Letter to the Editor: Legislators should ban the use of biosolids

Zanesville Times Recorder
Sat, December 11, 2021

Biosolids are the filth left over after water is separated from the sludge in city sewers so the water can be returned to our waterways free of pollutants. If the water is clean, what happened to all the pollutants? Did they magically disappear? No. They remain in sludge transported and sprayed on a farm field near you.

Consider what goes down the drain. Household cleaners, pesticides, industrial chemicals and waste, medical waste, petroleum products, human pathogens and parasites, heavy metals, pharmaceuticals, illegal drugs and a cocktail of the PFAS forever chemicals.

The EPA has reported more than 400 identified pollutants in this septic sludge of which 61 are to be found on lists of hazardous toxins. They are linked to a wide range of health problems including cancer, hormone imbalance, diminished immune response, lung, liver and kidney ailments, developmental and growth problems, and a litany of other ills.

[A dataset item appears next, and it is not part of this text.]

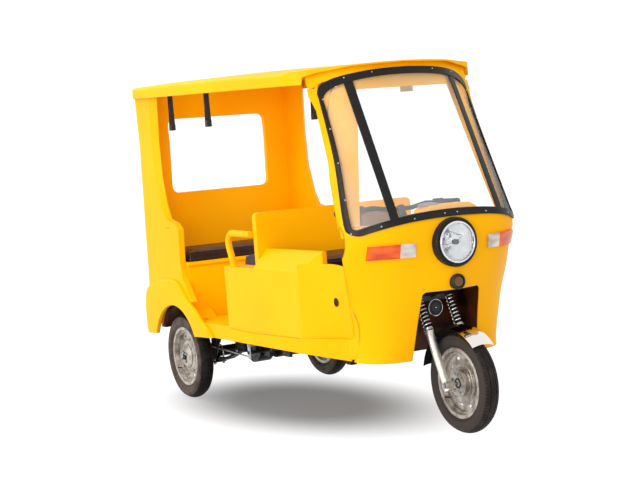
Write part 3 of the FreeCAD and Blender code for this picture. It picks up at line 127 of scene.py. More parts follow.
class Surface:
    """A material's tree with its shader, made ready for patterns."""

    def __init__(self, name: str) -> None:
        """Start an empty material with a shader joined to its output.

        Args:
            name: the material's name, after the real finish.
        """
        self.material = bpy.data.materials.new(name)
        self.material.use_nodes = True
        self.tree = self.material.node_tree
        self.tree.nodes.clear()
        self.shader = add_node(self.tree, "ShaderNodeBsdfPrincipled")
        output = add_node(self.tree, "ShaderNodeOutputMaterial")
        self.tree.links.new(self.shader.outputs[0], output.inputs[0])
        self.place = add_node(self.tree, "ShaderNodeTexCoord").outputs["Object"]

    def put(self, **values: object) -> None:
        """Set uniform values on the shader's own sockets, spaces written as underscores."""
        for key, value in values.items():
            self.shader.inputs[key.replace("_", " ")].default_value = value

    def feed(self, socket: str, source: NodeSocket) -> None:
        """Link a pattern into one of the shader's sockets."""
        self.tree.links.new(source, self.shader.inputs[socket])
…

Most people have never heard of biosolids and those that have are told these are a green solution to waste management and a benefit to farmers as they are an inexpensive fertilizer they can use to improve the soil. But, that is only a fairytale, a deception based on wishful thinking. There is no free lunch.

That which was too dangerous and harmful to let flow into Ohio rivers is stored in open lagoons in unfortunate rural areas, then used as fertilizer to grow the crops we eat and fed to livestock. The toxins, hidden within the belly of the biosolids Trojan horse, are applied directly to the soil where it is absorbed into crops, leaches into groundwater and runs off right back into Ohio waterways. The toxins are showing up in grain, meat and milk. We are slowly poisoning ourselves and the practice must stop. There are other ways to dispose of wastewater sludge.

Ohio legislators must ban the use of this “beneficial nutrient” until the full impact of the health effects can be determined. Public consumption is not the science experiment we need to determine the hazard this practice poses to the public.